▸ **Exercise inputs**:
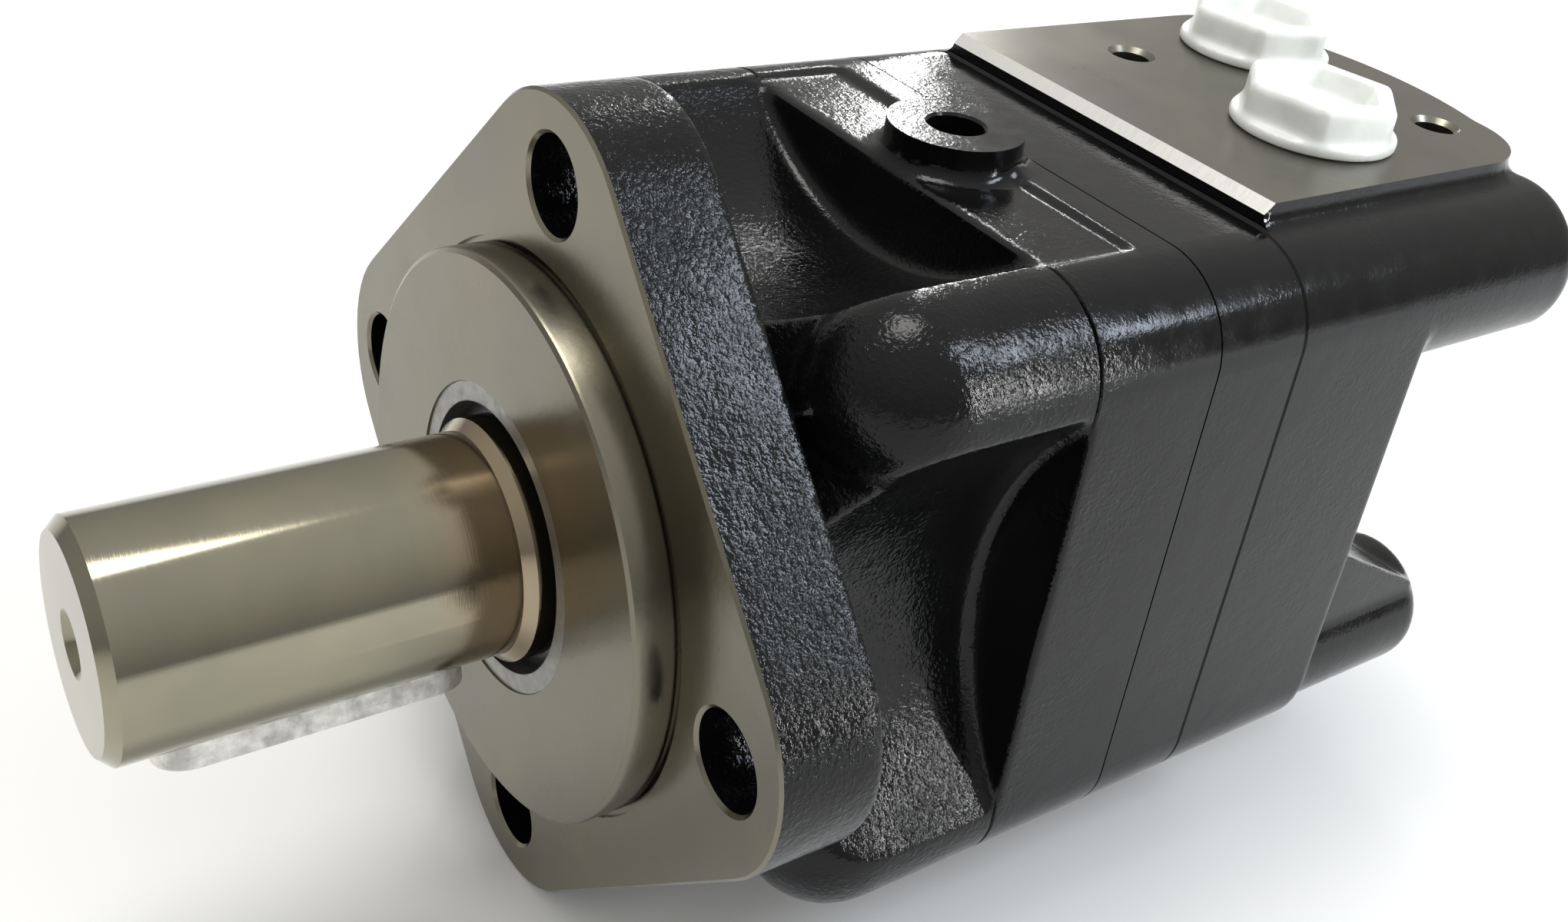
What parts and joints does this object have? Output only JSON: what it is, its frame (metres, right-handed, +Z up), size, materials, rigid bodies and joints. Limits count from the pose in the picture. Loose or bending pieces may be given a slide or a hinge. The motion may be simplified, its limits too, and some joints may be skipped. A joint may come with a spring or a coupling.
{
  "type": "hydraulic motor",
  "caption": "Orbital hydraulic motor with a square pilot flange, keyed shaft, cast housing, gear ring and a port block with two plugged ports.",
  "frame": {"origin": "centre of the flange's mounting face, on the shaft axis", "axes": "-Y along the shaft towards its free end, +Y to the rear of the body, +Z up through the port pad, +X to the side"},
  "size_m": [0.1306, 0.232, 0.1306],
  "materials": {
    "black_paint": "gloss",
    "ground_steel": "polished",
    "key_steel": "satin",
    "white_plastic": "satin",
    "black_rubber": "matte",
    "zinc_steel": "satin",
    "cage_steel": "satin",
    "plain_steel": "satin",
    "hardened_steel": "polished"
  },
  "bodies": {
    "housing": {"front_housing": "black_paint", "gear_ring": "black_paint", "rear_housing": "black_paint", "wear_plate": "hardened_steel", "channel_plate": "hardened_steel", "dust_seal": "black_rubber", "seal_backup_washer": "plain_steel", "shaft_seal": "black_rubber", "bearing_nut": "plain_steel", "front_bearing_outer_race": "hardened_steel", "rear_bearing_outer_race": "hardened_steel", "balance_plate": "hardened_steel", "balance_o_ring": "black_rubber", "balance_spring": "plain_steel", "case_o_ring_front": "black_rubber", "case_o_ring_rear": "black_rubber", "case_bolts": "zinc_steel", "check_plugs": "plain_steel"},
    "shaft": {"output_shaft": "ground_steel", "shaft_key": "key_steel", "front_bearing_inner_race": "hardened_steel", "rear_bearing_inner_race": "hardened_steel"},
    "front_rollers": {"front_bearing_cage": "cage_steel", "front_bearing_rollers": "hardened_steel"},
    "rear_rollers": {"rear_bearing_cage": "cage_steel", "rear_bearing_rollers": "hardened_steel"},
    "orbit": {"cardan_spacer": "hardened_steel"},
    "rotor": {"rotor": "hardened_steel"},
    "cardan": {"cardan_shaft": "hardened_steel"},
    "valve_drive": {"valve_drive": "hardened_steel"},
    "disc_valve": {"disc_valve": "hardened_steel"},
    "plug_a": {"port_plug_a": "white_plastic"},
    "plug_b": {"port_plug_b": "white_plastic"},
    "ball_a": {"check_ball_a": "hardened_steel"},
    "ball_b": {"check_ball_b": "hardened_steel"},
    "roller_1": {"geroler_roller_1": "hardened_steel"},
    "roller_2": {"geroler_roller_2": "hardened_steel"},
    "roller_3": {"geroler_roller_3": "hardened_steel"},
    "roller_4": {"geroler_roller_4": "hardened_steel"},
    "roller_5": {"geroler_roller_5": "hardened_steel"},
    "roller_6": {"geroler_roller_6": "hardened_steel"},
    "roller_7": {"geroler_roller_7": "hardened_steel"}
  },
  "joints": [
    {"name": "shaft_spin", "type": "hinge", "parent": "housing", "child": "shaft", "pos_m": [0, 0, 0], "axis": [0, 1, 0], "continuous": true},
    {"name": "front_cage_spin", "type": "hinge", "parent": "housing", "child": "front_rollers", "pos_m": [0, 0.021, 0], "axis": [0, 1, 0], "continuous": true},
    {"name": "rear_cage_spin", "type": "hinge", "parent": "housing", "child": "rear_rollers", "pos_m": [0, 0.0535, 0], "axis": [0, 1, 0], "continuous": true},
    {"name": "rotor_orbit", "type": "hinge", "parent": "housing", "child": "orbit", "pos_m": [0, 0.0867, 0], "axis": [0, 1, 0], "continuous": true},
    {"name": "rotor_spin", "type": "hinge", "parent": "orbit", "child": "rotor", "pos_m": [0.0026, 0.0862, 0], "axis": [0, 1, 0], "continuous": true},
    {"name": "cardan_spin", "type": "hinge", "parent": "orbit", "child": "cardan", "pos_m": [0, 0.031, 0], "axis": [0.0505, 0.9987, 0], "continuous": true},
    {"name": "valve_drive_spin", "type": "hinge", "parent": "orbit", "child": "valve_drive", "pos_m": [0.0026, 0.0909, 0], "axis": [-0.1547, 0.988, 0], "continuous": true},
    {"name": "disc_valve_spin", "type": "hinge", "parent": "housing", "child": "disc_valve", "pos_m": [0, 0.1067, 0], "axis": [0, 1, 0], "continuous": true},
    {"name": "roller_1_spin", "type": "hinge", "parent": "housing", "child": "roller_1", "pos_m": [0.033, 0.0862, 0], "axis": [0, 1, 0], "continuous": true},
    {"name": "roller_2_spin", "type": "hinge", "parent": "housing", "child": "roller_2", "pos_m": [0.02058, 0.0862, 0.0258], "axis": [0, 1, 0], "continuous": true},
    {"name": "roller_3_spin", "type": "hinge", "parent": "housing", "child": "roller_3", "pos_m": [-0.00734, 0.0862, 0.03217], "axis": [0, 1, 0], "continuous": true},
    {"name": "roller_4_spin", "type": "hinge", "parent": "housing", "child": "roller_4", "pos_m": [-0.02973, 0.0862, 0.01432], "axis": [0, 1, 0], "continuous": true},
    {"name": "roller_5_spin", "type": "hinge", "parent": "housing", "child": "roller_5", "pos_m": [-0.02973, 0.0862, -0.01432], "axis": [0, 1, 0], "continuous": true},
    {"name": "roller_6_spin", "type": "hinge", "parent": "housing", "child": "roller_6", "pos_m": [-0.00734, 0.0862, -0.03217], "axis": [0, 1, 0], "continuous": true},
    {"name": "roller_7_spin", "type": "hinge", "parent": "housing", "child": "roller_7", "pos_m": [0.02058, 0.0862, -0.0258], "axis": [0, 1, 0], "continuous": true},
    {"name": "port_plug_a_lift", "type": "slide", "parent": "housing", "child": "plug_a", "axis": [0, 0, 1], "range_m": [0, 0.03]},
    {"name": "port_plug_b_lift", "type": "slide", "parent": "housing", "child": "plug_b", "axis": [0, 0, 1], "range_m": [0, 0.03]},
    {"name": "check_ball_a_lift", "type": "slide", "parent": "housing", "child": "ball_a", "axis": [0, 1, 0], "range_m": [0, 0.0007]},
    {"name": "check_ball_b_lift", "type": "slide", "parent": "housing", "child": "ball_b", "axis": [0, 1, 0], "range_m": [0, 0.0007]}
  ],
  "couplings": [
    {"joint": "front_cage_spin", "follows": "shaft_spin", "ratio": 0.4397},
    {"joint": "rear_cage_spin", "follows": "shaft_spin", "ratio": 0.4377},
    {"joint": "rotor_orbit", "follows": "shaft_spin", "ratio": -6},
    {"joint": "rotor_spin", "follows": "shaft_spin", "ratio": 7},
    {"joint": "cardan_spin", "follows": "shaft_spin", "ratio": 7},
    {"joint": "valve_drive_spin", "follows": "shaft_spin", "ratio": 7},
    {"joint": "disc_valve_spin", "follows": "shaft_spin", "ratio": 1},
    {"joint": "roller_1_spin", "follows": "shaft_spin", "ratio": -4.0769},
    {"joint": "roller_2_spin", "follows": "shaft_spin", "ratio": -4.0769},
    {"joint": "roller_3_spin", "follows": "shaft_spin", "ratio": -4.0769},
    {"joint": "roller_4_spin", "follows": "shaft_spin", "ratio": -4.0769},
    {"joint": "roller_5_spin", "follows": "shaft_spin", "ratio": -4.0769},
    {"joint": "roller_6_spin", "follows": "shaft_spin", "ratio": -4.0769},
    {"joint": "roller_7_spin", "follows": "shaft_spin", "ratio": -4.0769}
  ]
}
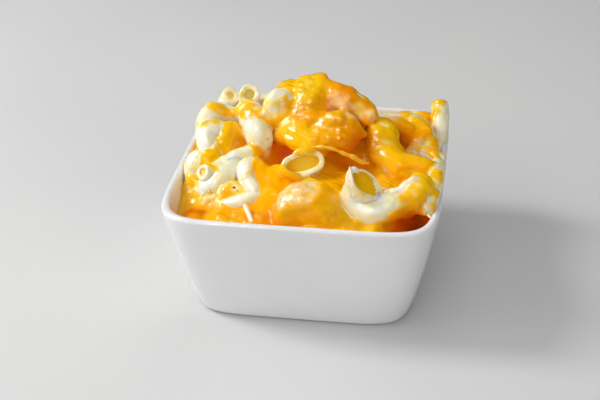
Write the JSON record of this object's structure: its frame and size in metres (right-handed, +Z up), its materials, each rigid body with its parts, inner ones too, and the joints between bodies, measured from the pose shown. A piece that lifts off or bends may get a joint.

▸ **Your instructions**: Copy out each line exactly as written.

▸ **Result of the task**:
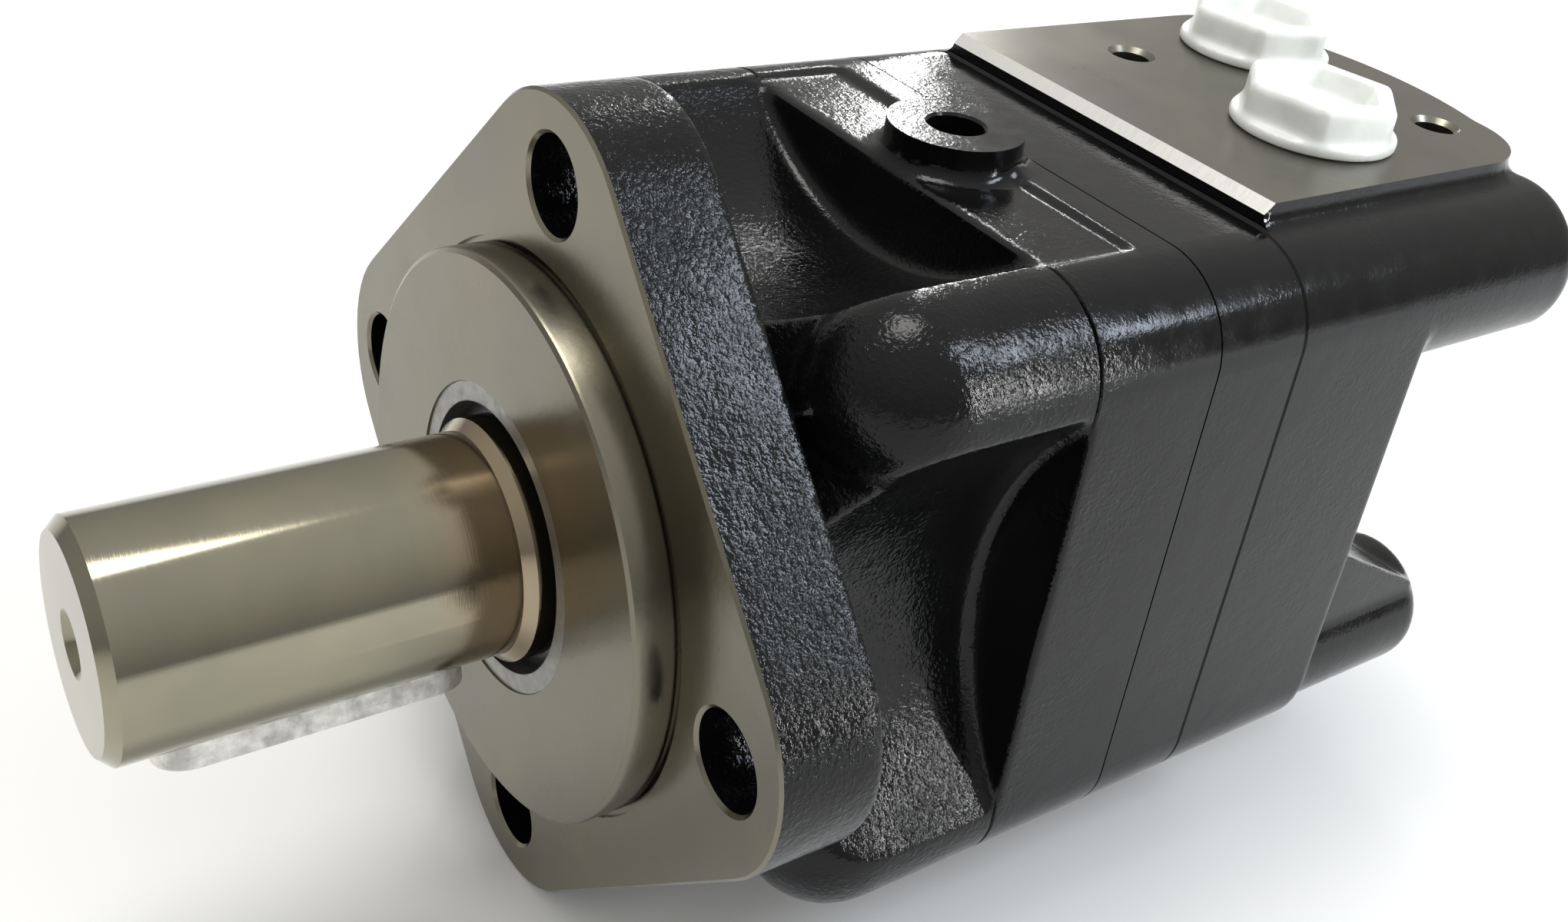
What parts and joints does this object have? Output only JSON: what it is, its frame (metres, right-handed, +Z up), size, materials, rigid bodies and joints. Limits count from the pose in the picture. Loose or bending pieces may be given a slide or a hinge. The motion may be simplified, its limits too, and some joints may be skipped. A joint may come with a spring or a coupling.
{
  "type": "hydraulic motor",
  "caption": "Orbital hydraulic motor with a square pilot flange, keyed shaft, cast housing, gear ring and a port block with two plugged ports.",
  "frame": {"origin": "centre of the flange's mounting face, on the shaft axis", "axes": "-Y along the shaft towards its free end, +Y to the rear of the body, +Z up through the port pad, +X to the side"},
  "size_m": [0.1306, 0.232, 0.1306],
  "materials": {
    "black_paint": "gloss",
    "ground_steel": "polished",
    "key_steel": "satin",
    "white_plastic": "satin",
    "black_rubber": "matte",
    "zinc_steel": "satin",
    "cage_steel": "satin",
    "plain_steel": "satin",
    "hardened_steel": "polished"
  },
  "bodies": {
    "housing": {"front_housing": "black_paint", "gear_ring": "black_paint", "rear_housing": "black_paint", "wear_plate": "hardened_steel", "channel_plate": "hardened_steel", "dust_seal": "black_rubber", "seal_backup_washer": "plain_steel", "shaft_seal": "black_rubber", "bearing_nut": "plain_steel", "front_bearing_outer_race": "hardened_steel", "rear_bearing_outer_race": "hardened_steel", "balance_plate": "hardened_steel", "balance_o_ring": "black_rubber", "balance_spring": "plain_steel", "case_o_ring_front": "black_rubber", "case_o_ring_rear": "black_rubber", "case_bolts": "zinc_steel", "check_plugs": "plain_steel"},
    "shaft": {"output_shaft": "ground_steel", "shaft_key": "key_steel", "front_bearing_inner_race": "hardened_steel", "rear_bearing_inner_race": "hardened_steel"},
    "front_rollers": {"front_bearing_cage": "cage_steel", "front_bearing_rollers": "hardened_steel"},
    "rear_rollers": {"rear_bearing_cage": "cage_steel", "rear_bearing_rollers": "hardened_steel"},
    "orbit": {"cardan_spacer": "hardened_steel"},
    "rotor": {"rotor": "hardened_steel"},
    "cardan": {"cardan_shaft": "hardened_steel"},
    "valve_drive": {"valve_drive": "hardened_steel"},
    "disc_valve": {"disc_valve": "hardened_steel"},
    "plug_a": {"port_plug_a": "white_plastic"},
    "plug_b": {"port_plug_b": "white_plastic"},
    "ball_a": {"check_ball_a": "hardened_steel"},
    "ball_b": {"check_ball_b": "hardened_steel"},
    "roller_1": {"geroler_roller_1": "hardened_steel"},
    "roller_2": {"geroler_roller_2": "hardened_steel"},
    "roller_3": {"geroler_roller_3": "hardened_steel"},
    "roller_4": {"geroler_roller_4": "hardened_steel"},
    "roller_5": {"geroler_roller_5": "hardened_steel"},
    "roller_6": {"geroler_roller_6": "hardened_steel"},
    "roller_7": {"geroler_roller_7": "hardened_steel"}
  },
  "joints": [
    {"name": "shaft_spin", "type": "hinge", "parent": "housing", "child": "shaft", "pos_m": [0, 0, 0], "axis": [0, 1, 0], "continuous": true},
    {"name": "front_cage_spin", "type": "hinge", "parent": "housing", "child": "front_rollers", "pos_m": [0, 0.021, 0], "axis": [0, 1, 0], "continuous": true},
    {"name": "rear_cage_spin", "type": "hinge", "parent": "housing", "child": "rear_rollers", "pos_m": [0, 0.0535, 0], "axis": [0, 1, 0], "continuous": true},
    {"name": "rotor_orbit", "type": "hinge", "parent": "housing", "child": "orbit", "pos_m": [0, 0.0867, 0], "axis": [0, 1, 0], "continuous": true},
    {"name": "rotor_spin", "type": "hinge", "parent": "orbit", "child": "rotor", "pos_m": [0.0026, 0.0862, 0], "axis": [0, 1, 0], "continuous": true},
    {"name": "cardan_spin", "type": "hinge", "parent": "orbit", "child": "cardan", "pos_m": [0, 0.031, 0], "axis": [0.0505, 0.9987, 0], "continuous": true},
    {"name": "valve_drive_spin", "type": "hinge", "parent": "orbit", "child": "valve_drive", "pos_m": [0.0026, 0.0909, 0], "axis": [-0.1547, 0.988, 0], "continuous": true},
    {"name": "disc_valve_spin", "type": "hinge", "parent": "housing", "child": "disc_valve", "pos_m": [0, 0.1067, 0], "axis": [0, 1, 0], "continuous": true},
    {"name": "roller_1_spin", "type": "hinge", "parent": "housing", "child": "roller_1", "pos_m": [0.033, 0.0862, 0], "axis": [0, 1, 0], "continuous": true},
    {"name": "roller_2_spin", "type": "hinge", "parent": "housing", "child": "roller_2", "pos_m": [0.02058, 0.0862, 0.0258], "axis": [0, 1, 0], "continuous": true},
    {"name": "roller_3_spin", "type": "hinge", "parent": "housing", "child": "roller_3", "pos_m": [-0.00734, 0.0862, 0.03217], "axis": [0, 1, 0], "continuous": true},
    {"name": "roller_4_spin", "type": "hinge", "parent": "housing", "child": "roller_4", "pos_m": [-0.02973, 0.0862, 0.01432], "axis": [0, 1, 0], "continuous": true},
    {"name": "roller_5_spin", "type": "hinge", "parent": "housing", "child": "roller_5", "pos_m": [-0.02973, 0.0862, -0.01432], "axis": [0, 1, 0], "continuous": true},
    {"name": "roller_6_spin", "type": "hinge", "parent": "housing", "child": "roller_6", "pos_m": [-0.00734, 0.0862, -0.03217], "axis": [0, 1, 0], "continuous": true},
    {"name": "roller_7_spin", "type": "hinge", "parent": "housing", "child": "roller_7", "pos_m": [0.02058, 0.0862, -0.0258], "axis": [0, 1, 0], "continuous": true},
    {"name": "port_plug_a_lift", "type": "slide", "parent": "housing", "child": "plug_a", "axis": [0, 0, 1], "range_m": [0, 0.03]},
    {"name": "port_plug_b_lift", "type": "slide", "parent": "housing", "child": "plug_b", "axis": [0, 0, 1], "range_m": [0, 0.03]},
    {"name": "check_ball_a_lift", "type": "slide", "parent": "housing", "child": "ball_a", "axis": [0, 1, 0], "range_m": [0, 0.0007]},
    {"name": "check_ball_b_lift", "type": "slide", "parent": "housing", "child": "ball_b", "axis": [0, 1, 0], "range_m": [0, 0.0007]}
  ],
  "couplings": [
    {"joint": "front_cage_spin", "follows": "shaft_spin", "ratio": 0.4397},
    {"joint": "rear_cage_spin", "follows": "shaft_spin", "ratio": 0.4377},
    {"joint": "rotor_orbit", "follows": "shaft_spin", "ratio": -6},
    {"joint": "rotor_spin", "follows": "shaft_spin", "ratio": 7},
    {"joint": "cardan_spin", "follows": "shaft_spin", "ratio": 7},
    {"joint": "valve_drive_spin", "follows": "shaft_spin", "ratio": 7},
    {"joint": "disc_valve_spin", "follows": "shaft_spin", "ratio": 1},
    {"joint": "roller_1_spin", "follows": "shaft_spin", "ratio": -4.0769},
    {"joint": "roller_2_spin", "follows": "shaft_spin", "ratio": -4.0769},
    {"joint": "roller_3_spin", "follows": "shaft_spin", "ratio": -4.0769},
    {"joint": "roller_4_spin", "follows": "shaft_spin", "ratio": -4.0769},
    {"joint": "roller_5_spin", "follows": "shaft_spin", "ratio": -4.0769},
    {"joint": "roller_6_spin", "follows": "shaft_spin", "ratio": -4.0769},
    {"joint": "roller_7_spin", "follows": "shaft_spin", "ratio": -4.0769}
  ]
}
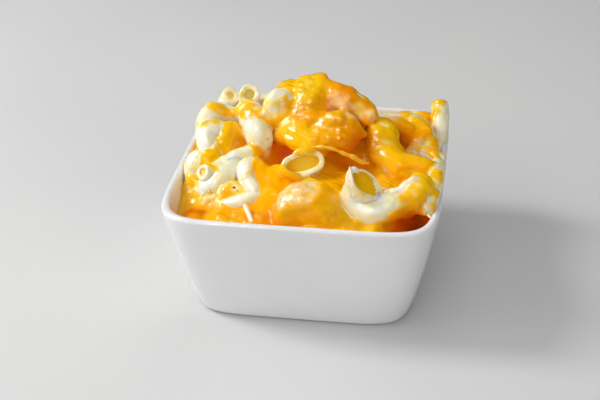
Write the JSON record of this object's structure: its frame and size in metres (right-handed, +Z up), its materials, each rigid body with its parts, inner ones too, and the joints between bodies, measured from the pose shown. A piece that lifts off or bends may get a joint.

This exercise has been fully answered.